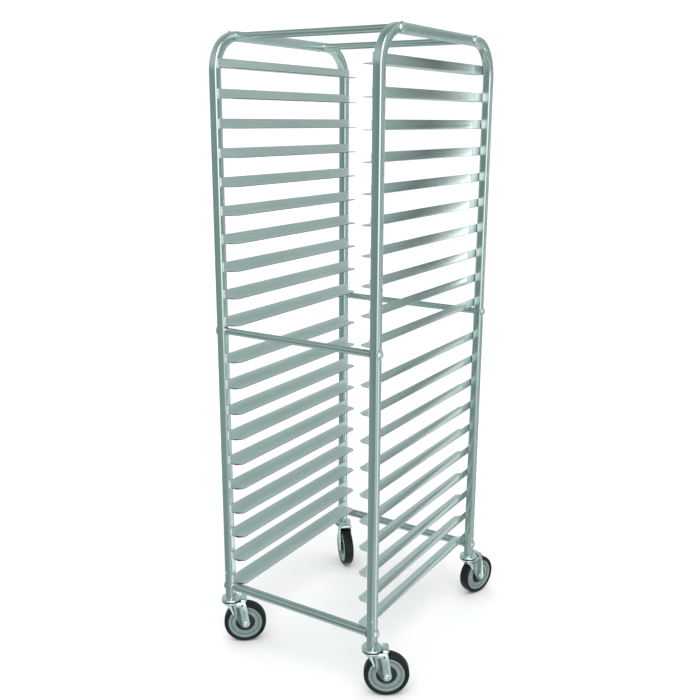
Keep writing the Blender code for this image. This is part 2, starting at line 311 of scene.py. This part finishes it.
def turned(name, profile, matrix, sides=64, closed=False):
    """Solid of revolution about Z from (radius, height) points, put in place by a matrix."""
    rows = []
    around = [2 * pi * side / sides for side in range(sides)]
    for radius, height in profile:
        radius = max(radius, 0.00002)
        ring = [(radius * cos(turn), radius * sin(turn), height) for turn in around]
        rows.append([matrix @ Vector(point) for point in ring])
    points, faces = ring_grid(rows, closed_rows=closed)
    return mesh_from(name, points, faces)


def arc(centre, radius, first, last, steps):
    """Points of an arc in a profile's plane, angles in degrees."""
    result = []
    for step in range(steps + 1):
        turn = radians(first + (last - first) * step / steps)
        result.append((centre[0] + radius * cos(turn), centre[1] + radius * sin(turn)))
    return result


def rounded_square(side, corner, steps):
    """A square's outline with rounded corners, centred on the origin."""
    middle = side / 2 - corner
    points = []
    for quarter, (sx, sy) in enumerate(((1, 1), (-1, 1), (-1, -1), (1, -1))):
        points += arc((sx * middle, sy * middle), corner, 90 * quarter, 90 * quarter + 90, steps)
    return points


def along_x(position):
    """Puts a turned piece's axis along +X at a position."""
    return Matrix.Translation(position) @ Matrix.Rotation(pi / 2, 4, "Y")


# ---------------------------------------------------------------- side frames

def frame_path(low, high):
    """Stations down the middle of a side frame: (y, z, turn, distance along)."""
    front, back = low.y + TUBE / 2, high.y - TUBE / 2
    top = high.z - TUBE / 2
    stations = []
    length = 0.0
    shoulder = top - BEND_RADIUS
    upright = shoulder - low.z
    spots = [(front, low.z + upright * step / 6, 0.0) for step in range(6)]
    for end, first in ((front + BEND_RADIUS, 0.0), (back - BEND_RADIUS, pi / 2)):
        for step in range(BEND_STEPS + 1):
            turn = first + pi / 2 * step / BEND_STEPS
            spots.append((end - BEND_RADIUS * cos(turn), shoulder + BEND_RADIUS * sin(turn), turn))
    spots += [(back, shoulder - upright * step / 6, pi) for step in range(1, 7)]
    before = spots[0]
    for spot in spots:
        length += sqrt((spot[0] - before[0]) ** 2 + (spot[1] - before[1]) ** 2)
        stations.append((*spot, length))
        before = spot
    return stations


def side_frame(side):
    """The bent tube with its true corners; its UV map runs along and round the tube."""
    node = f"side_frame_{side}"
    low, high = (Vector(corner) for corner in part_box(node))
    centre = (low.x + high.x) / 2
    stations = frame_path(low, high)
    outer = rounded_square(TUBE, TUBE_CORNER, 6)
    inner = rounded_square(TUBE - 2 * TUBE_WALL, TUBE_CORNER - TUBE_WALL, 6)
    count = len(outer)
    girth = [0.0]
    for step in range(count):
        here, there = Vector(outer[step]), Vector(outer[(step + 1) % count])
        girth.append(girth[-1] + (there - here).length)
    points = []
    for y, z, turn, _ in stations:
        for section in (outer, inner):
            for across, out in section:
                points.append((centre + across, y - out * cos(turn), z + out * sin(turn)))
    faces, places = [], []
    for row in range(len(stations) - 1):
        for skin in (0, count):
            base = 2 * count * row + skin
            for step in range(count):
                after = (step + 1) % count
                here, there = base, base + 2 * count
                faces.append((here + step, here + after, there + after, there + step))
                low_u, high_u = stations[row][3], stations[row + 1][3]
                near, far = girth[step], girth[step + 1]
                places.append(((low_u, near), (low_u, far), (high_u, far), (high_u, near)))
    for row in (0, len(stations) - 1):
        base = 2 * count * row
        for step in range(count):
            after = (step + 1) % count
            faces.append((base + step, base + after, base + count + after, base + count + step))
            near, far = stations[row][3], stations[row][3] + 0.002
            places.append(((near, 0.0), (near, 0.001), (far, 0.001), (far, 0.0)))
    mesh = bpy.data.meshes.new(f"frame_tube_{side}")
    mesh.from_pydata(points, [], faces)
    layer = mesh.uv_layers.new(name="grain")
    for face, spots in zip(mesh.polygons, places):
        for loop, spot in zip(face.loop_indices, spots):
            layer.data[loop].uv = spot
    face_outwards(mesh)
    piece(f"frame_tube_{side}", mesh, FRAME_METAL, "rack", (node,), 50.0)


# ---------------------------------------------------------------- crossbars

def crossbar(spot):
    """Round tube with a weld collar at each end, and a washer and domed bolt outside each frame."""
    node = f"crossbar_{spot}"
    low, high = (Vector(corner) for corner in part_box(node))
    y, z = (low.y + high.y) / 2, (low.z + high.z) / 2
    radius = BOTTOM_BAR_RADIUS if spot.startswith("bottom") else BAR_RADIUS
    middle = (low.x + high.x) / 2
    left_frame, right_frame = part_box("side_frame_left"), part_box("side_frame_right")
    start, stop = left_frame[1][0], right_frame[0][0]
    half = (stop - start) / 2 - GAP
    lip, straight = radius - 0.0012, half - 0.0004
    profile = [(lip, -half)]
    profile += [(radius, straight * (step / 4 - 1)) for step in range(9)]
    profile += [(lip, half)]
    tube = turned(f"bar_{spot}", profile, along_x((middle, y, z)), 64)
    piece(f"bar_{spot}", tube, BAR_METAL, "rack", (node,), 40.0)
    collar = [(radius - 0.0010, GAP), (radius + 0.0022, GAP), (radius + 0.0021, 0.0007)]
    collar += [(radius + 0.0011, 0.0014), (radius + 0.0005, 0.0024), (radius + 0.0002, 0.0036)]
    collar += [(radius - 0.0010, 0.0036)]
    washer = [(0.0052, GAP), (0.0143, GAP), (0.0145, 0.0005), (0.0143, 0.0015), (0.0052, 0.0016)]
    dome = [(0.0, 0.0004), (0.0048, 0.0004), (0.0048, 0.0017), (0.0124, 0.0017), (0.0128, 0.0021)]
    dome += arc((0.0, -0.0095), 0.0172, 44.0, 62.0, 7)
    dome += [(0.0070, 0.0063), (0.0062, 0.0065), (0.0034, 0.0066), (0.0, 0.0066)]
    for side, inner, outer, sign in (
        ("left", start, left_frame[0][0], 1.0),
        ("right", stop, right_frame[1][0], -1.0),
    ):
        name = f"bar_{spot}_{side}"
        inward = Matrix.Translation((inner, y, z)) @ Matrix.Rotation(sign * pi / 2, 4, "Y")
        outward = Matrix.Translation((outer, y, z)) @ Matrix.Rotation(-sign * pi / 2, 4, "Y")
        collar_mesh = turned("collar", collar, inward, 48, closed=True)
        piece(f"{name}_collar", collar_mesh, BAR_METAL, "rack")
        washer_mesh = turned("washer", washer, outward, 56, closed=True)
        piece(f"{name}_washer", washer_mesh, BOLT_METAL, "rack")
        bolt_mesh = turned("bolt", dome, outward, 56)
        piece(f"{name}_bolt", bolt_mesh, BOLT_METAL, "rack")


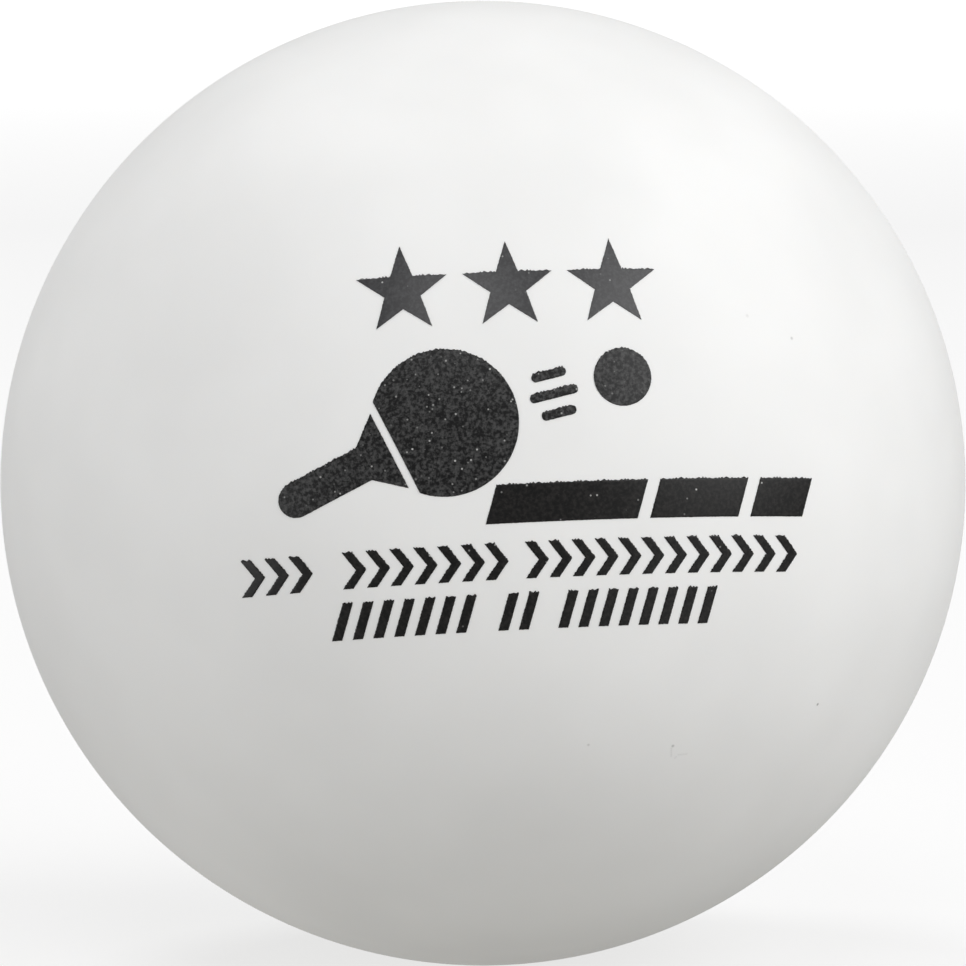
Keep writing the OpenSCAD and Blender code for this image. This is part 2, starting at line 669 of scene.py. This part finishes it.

- - -

▶ Given request: Send back all of the entries exactly, with nothing missing.

▶ Answer below:
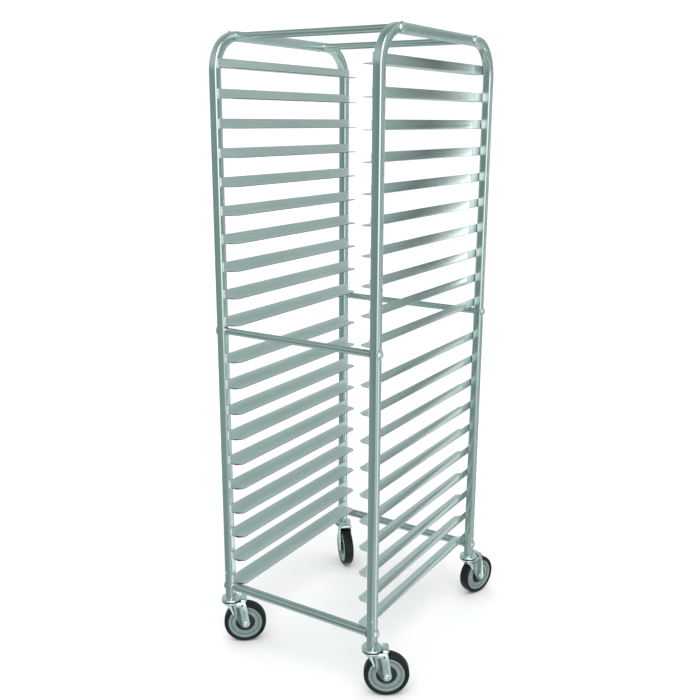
Keep writing the Blender code for this image. This is part 2, starting at line 311 of scene.py. This part finishes it.
def turned(name, profile, matrix, sides=64, closed=False):
    """Solid of revolution about Z from (radius, height) points, put in place by a matrix."""
    rows = []
    around = [2 * pi * side / sides for side in range(sides)]
    for radius, height in profile:
        radius = max(radius, 0.00002)
        ring = [(radius * cos(turn), radius * sin(turn), height) for turn in around]
        rows.append([matrix @ Vector(point) for point in ring])
    points, faces = ring_grid(rows, closed_rows=closed)
    return mesh_from(name, points, faces)


def arc(centre, radius, first, last, steps):
    """Points of an arc in a profile's plane, angles in degrees."""
    result = []
    for step in range(steps + 1):
        turn = radians(first + (last - first) * step / steps)
        result.append((centre[0] + radius * cos(turn), centre[1] + radius * sin(turn)))
    return result


def rounded_square(side, corner, steps):
    """A square's outline with rounded corners, centred on the origin."""
    middle = side / 2 - corner
    points = []
    for quarter, (sx, sy) in enumerate(((1, 1), (-1, 1), (-1, -1), (1, -1))):
        points += arc((sx * middle, sy * middle), corner, 90 * quarter, 90 * quarter + 90, steps)
    return points


def along_x(position):
    """Puts a turned piece's axis along +X at a position."""
    return Matrix.Translation(position) @ Matrix.Rotation(pi / 2, 4, "Y")


# ---------------------------------------------------------------- side frames

def frame_path(low, high):
    """Stations down the middle of a side frame: (y, z, turn, distance along)."""
    front, back = low.y + TUBE / 2, high.y - TUBE / 2
    top = high.z - TUBE / 2
    stations = []
    length = 0.0
    shoulder = top - BEND_RADIUS
    upright = shoulder - low.z
    spots = [(front, low.z + upright * step / 6, 0.0) for step in range(6)]
    for end, first in ((front + BEND_RADIUS, 0.0), (back - BEND_RADIUS, pi / 2)):
        for step in range(BEND_STEPS + 1):
            turn = first + pi / 2 * step / BEND_STEPS
            spots.append((end - BEND_RADIUS * cos(turn), shoulder + BEND_RADIUS * sin(turn), turn))
    spots += [(back, shoulder - upright * step / 6, pi) for step in range(1, 7)]
    before = spots[0]
    for spot in spots:
        length += sqrt((spot[0] - before[0]) ** 2 + (spot[1] - before[1]) ** 2)
        stations.append((*spot, length))
        before = spot
    return stations


def side_frame(side):
    """The bent tube with its true corners; its UV map runs along and round the tube."""
    node = f"side_frame_{side}"
    low, high = (Vector(corner) for corner in part_box(node))
    centre = (low.x + high.x) / 2
    stations = frame_path(low, high)
    outer = rounded_square(TUBE, TUBE_CORNER, 6)
    inner = rounded_square(TUBE - 2 * TUBE_WALL, TUBE_CORNER - TUBE_WALL, 6)
    count = len(outer)
    girth = [0.0]
    for step in range(count):
        here, there = Vector(outer[step]), Vector(outer[(step + 1) % count])
        girth.append(girth[-1] + (there - here).length)
    points = []
    for y, z, turn, _ in stations:
        for section in (outer, inner):
            for across, out in section:
                points.append((centre + across, y - out * cos(turn), z + out * sin(turn)))
    faces, places = [], []
    for row in range(len(stations) - 1):
        for skin in (0, count):
            base = 2 * count * row + skin
            for step in range(count):
                after = (step + 1) % count
                here, there = base, base + 2 * count
                faces.append((here + step, here + after, there + after, there + step))
                low_u, high_u = stations[row][3], stations[row + 1][3]
                near, far = girth[step], girth[step + 1]
                places.append(((low_u, near), (low_u, far), (high_u, far), (high_u, near)))
    for row in (0, len(stations) - 1):
        base = 2 * count * row
        for step in range(count):
            after = (step + 1) % count
            faces.append((base + step, base + after, base + count + after, base + count + step))
            near, far = stations[row][3], stations[row][3] + 0.002
            places.append(((near, 0.0), (near, 0.001), (far, 0.001), (far, 0.0)))
    mesh = bpy.data.meshes.new(f"frame_tube_{side}")
    mesh.from_pydata(points, [], faces)
    layer = mesh.uv_layers.new(name="grain")
    for face, spots in zip(mesh.polygons, places):
        for loop, spot in zip(face.loop_indices, spots):
            layer.data[loop].uv = spot
    face_outwards(mesh)
    piece(f"frame_tube_{side}", mesh, FRAME_METAL, "rack", (node,), 50.0)


# ---------------------------------------------------------------- crossbars

def crossbar(spot):
    """Round tube with a weld collar at each end, and a washer and domed bolt outside each frame."""
    node = f"crossbar_{spot}"
    low, high = (Vector(corner) for corner in part_box(node))
    y, z = (low.y + high.y) / 2, (low.z + high.z) / 2
    radius = BOTTOM_BAR_RADIUS if spot.startswith("bottom") else BAR_RADIUS
    middle = (low.x + high.x) / 2
    left_frame, right_frame = part_box("side_frame_left"), part_box("side_frame_right")
    start, stop = left_frame[1][0], right_frame[0][0]
    half = (stop - start) / 2 - GAP
    lip, straight = radius - 0.0012, half - 0.0004
    profile = [(lip, -half)]
    profile += [(radius, straight * (step / 4 - 1)) for step in range(9)]
    profile += [(lip, half)]
    tube = turned(f"bar_{spot}", profile, along_x((middle, y, z)), 64)
    piece(f"bar_{spot}", tube, BAR_METAL, "rack", (node,), 40.0)
    collar = [(radius - 0.0010, GAP), (radius + 0.0022, GAP), (radius + 0.0021, 0.0007)]
    collar += [(radius + 0.0011, 0.0014), (radius + 0.0005, 0.0024), (radius + 0.0002, 0.0036)]
    collar += [(radius - 0.0010, 0.0036)]
    washer = [(0.0052, GAP), (0.0143, GAP), (0.0145, 0.0005), (0.0143, 0.0015), (0.0052, 0.0016)]
    dome = [(0.0, 0.0004), (0.0048, 0.0004), (0.0048, 0.0017), (0.0124, 0.0017), (0.0128, 0.0021)]
    dome += arc((0.0, -0.0095), 0.0172, 44.0, 62.0, 7)
    dome += [(0.0070, 0.0063), (0.0062, 0.0065), (0.0034, 0.0066), (0.0, 0.0066)]
    for side, inner, outer, sign in (
        ("left", start, left_frame[0][0], 1.0),
        ("right", stop, right_frame[1][0], -1.0),
    ):
        name = f"bar_{spot}_{side}"
        inward = Matrix.Translation((inner, y, z)) @ Matrix.Rotation(sign * pi / 2, 4, "Y")
        outward = Matrix.Translation((outer, y, z)) @ Matrix.Rotation(-sign * pi / 2, 4, "Y")
        collar_mesh = turned("collar", collar, inward, 48, closed=True)
        piece(f"{name}_collar", collar_mesh, BAR_METAL, "rack")
        washer_mesh = turned("washer", washer, outward, 56, closed=True)
        piece(f"{name}_washer", washer_mesh, BOLT_METAL, "rack")
        bolt_mesh = turned("bolt", dome, outward, 56)
        piece(f"{name}_bolt", bolt_mesh, BOLT_METAL, "rack")


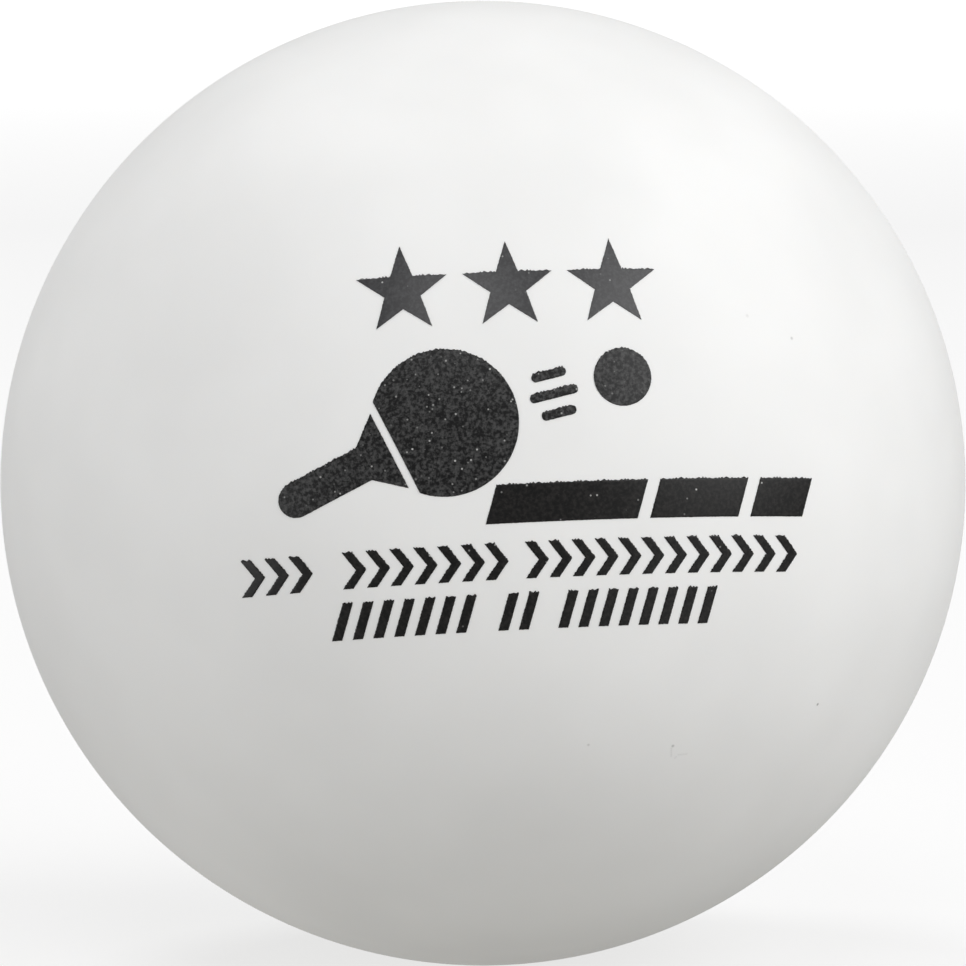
Keep writing the OpenSCAD and Blender code for this image. This is part 2, starting at line 669 of scene.py. This part finishes it.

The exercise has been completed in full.